In 2009, Baddeley entered The Club, one populated by teenage boys. Memories of that experience for her flow like water at summertime Yosemite. A sweet memory was during the postgame handshake-head nod-good game salutations, when opposing teams would meet at midfield. Good ol’ No. 6 would pass a guy and then hear something that made her smile.

“Hey, dude, I think that was a chick back there,” Baddeley heard.

Sometimes it wasn’t how she looked.

“Sometimes it was the faint scent of perfume,” said Baddeley, now 28 and training to be a physician’s assistant at UC Davis.

Yes, it’s true. You read it here first ― a placekicker on a football team wore Chanel No. 5. Actually, I don’t know if Baddeley wore Chanel. I’m guessing. I whiffed. Never before had I asked a football player what perfume he wore. Somehow I don’t think Ronnie Lott would have taken it well. Terrell Owens would have stuffed me like an envelope. Didn’t occur to me.

I did ask her about being a teenage girl in a locker room among 50 or so teenage boys. The age, as anyone who’s been through it, it fraught with land mines. Self-control is not among the many fine qualities adolescents possess. Impulsiveness is a character trait. Snapping a towel at the backside of an unsuspecting teammate is considered high humor.

That never occurred. Baddeley dressed in the locker room with the boys but at the far end, in private. She never wandered through the locker room before the game. She just waited for the call to hit the field. Home games would mean a shower at home. Away games would mean a shower at a time mutually exclusive to both genders.

“I gave them their dignity,” she said.

And they, hers.

“I was never really uncomfortable,” Baddeley said. “Well, maybe one time.”

Baddeley was introduced by then-head coach Steve Ellison to the team as the Trojans’ placekicker. Baddeley had a lot of friends on the team but still the subject came up ... sexual sensitivity awareness.

You may begin to squirm now. Baddeley certainly did. Any teenager will look for a trapdoor to escape while his/her parents begin the birds-and-the-bees discussion. That is, if a parent can gather the courage to give that talk.

Try listening to that talk with 50 boys in the room, all of them looking for the trapdoor.

While it’s fair to say a teenage boy’s testosterone can be jet fuel to a kid with idle thoughts, in this case, in that season, the message of mutual respect was delivered and accepted without bristle. The city of Petaluma, even with 59,000 people, is still a small town and whispers travel faster than electricity. No one in Petaluma, whether young or old, wants to be smeared with gossip they might never towel off.
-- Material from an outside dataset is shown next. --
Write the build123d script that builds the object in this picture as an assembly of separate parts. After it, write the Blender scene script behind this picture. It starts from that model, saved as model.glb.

For a female to enter The Club with a minimum of fuss, it would help to have a wrangler to rope in all those flighty emotions. For Baddeley, her wrangler was the now-retired Ellison, a coach so respected that even today, 11 years after his last game, his name is uttered in these parts with genuine affection. He was the perfect coach for a touchy moment.
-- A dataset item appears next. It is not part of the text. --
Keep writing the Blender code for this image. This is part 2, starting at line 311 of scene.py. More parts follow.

How perfect? Baddeley asked Ellison to be the officiant at her wedding Sept. 20.

“It was the only time I was an officiant,” Ellison said. He thinks it also may be the last time. He did it as a favor to the family that he’s known for years.

He also did it as a favor to Jordy. He had no doubt of her performance back in 2009. Baddeley that year never kicked a field goal. The Trojans never worried about field goals. They scored 438 points. She did make 16 of 17 extra points.
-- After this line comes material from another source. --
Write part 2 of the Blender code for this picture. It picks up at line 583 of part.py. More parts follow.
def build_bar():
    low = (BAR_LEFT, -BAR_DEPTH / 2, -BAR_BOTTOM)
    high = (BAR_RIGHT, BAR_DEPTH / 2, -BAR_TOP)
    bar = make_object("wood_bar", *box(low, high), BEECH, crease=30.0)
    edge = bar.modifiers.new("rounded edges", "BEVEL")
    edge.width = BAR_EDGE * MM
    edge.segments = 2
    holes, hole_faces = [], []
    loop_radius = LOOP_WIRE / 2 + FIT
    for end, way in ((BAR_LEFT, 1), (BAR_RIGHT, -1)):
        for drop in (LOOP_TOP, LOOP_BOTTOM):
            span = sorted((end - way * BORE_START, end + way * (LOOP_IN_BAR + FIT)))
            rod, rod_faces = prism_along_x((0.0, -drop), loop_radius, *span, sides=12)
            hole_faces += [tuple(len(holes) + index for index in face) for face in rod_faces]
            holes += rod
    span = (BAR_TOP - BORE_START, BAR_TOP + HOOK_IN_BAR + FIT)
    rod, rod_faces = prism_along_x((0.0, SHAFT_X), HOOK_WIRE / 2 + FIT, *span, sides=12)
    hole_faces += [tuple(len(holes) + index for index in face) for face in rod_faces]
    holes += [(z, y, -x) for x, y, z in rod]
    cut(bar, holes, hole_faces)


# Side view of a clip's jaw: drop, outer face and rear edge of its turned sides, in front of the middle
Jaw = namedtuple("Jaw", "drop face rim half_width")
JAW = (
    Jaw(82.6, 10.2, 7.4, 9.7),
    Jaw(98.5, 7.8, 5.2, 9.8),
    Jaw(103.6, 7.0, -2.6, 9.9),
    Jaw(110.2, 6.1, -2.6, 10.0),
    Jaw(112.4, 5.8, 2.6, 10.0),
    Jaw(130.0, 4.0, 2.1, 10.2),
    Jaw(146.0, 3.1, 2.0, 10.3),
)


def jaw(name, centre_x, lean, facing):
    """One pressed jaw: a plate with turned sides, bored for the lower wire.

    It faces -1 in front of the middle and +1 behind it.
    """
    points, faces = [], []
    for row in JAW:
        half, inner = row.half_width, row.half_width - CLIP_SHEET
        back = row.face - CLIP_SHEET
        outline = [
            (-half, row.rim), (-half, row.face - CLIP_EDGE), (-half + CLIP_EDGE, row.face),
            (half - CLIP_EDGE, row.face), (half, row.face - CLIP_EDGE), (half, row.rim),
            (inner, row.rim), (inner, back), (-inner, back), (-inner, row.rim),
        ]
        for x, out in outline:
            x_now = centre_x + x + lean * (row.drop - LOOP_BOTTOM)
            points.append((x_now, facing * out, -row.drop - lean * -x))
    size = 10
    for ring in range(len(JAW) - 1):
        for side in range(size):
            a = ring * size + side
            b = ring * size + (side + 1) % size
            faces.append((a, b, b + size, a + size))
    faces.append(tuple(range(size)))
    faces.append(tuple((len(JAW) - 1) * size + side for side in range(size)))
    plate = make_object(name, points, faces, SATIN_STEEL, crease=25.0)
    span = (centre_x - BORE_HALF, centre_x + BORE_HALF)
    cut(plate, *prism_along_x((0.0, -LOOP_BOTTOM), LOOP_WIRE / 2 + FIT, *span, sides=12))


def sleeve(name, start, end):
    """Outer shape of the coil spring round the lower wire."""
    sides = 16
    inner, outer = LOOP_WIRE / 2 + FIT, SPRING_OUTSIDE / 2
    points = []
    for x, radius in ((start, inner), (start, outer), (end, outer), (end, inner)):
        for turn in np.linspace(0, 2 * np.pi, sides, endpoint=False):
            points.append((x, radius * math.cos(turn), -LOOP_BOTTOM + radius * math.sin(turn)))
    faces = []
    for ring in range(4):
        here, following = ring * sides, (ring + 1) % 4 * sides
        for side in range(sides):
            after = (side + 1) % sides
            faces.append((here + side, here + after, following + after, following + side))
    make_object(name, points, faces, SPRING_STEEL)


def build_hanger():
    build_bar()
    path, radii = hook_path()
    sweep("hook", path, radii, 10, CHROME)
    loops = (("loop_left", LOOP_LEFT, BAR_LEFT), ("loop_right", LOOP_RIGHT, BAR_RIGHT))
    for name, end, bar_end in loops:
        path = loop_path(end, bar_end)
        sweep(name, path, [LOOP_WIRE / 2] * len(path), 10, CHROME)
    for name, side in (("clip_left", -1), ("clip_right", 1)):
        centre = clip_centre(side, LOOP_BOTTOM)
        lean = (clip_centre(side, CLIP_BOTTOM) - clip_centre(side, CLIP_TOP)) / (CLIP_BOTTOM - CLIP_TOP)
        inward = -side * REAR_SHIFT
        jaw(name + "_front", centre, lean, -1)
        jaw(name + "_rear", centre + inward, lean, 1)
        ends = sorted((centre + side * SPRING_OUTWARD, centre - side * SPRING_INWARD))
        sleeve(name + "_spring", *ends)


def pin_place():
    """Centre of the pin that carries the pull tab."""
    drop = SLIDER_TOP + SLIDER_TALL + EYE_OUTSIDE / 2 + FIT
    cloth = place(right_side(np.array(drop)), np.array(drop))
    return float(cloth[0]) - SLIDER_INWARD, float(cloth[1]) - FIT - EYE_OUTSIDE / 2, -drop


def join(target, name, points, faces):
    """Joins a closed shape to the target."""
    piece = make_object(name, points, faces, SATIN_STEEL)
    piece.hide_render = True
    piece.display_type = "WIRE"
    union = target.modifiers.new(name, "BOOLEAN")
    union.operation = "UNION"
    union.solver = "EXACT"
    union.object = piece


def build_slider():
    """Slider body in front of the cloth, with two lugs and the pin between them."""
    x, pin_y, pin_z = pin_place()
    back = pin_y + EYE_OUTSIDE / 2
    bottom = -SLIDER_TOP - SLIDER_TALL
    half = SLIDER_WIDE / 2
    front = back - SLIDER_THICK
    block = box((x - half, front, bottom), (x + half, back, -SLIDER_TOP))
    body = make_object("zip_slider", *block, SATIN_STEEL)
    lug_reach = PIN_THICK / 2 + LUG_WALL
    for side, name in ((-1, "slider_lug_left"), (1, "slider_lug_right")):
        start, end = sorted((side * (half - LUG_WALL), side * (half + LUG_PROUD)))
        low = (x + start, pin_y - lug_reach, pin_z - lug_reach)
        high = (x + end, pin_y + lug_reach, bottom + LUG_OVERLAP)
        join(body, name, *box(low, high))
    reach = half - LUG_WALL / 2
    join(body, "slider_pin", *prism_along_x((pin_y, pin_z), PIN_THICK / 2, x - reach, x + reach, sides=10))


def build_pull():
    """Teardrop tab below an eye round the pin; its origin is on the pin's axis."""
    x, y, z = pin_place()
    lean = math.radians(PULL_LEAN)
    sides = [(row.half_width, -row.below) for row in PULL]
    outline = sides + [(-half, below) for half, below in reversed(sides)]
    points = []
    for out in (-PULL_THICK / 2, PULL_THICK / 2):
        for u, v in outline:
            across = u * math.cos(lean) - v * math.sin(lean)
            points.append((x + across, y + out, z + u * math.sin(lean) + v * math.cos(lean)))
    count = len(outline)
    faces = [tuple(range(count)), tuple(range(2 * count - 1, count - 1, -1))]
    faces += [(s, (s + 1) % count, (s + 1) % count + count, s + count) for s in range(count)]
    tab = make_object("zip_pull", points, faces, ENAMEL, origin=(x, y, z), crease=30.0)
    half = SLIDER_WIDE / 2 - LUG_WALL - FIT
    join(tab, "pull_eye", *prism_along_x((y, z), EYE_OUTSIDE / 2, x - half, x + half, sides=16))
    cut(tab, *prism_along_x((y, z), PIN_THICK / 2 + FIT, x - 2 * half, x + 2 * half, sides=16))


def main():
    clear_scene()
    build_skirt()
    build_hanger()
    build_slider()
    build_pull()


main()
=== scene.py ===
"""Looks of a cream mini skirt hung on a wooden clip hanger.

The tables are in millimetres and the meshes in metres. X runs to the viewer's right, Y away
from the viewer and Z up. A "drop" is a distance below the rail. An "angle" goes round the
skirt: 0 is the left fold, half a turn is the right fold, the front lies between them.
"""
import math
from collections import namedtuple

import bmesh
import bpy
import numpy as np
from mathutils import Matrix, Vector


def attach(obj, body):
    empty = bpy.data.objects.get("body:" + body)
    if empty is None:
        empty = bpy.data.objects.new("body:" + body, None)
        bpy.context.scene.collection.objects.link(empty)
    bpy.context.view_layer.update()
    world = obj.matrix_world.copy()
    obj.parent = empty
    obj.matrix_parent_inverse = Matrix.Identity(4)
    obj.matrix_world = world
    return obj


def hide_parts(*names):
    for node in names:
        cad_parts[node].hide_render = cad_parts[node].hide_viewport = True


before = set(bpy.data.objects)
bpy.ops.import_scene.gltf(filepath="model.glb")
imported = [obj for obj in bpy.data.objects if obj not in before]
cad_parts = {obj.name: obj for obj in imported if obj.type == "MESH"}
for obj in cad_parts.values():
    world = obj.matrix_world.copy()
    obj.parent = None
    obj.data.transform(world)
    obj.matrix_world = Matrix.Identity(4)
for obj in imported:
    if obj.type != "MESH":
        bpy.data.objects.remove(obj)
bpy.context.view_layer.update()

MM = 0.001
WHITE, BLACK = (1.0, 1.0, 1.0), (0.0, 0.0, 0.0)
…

“But I can tell you Jordy would have had a longer kickoff than Sarah Fuller had Saturday,” Ellison said.

Ellison could also tell you his team beat the groom’s football team in 2009. Jaden Rosselli and Santa Rosa lost to the Trojans, 27-0. Apparently the groom forgave the bride, but an occasional “27-0!” might be blurted out.

Quite obviously, Jaden Rosselli has no problem with a female on a football team. By now he’s heard all the stories from his wife on how she was approached after games by little girls asking for her autograph.

“I had a lot of support,” Baddeley said. She meant from both males and females. Without saying it, she also meant people shook off any stereotype of what she could or couldn’t do. She was perfectly comfortable and able to buck any cold crosswind.

“I’m a fairly confident person,” Baddeley said. “I guess you had to be in that situation. You had to be independent.”

That was Jordy Baddeley in 2009, and Sarah Fuller on Saturday, and Alyssa Nakken, Kim Ng and Callie Brownson this year. They all recognize gender bias. They all know it’s the whisper followed by a head shake.

“I think it will always be there,” Baddeley said. “There always be a stigma.”

The Club, however, should notice the Marlins and the Giants and Browns have not gone to seed. The Club should notice the SEC is still the NFL’s best farm system, that Petaluma High School in 2009 played to a high standard and it had nothing to do with football.

Gender bias, meet your true opponents, and there are only two of them: Fairness and respect. It’s not complicated. In fact, it’s simpler than that.

Women want a seat at the table. That’s all. Doesn’t seem like a lot to ask.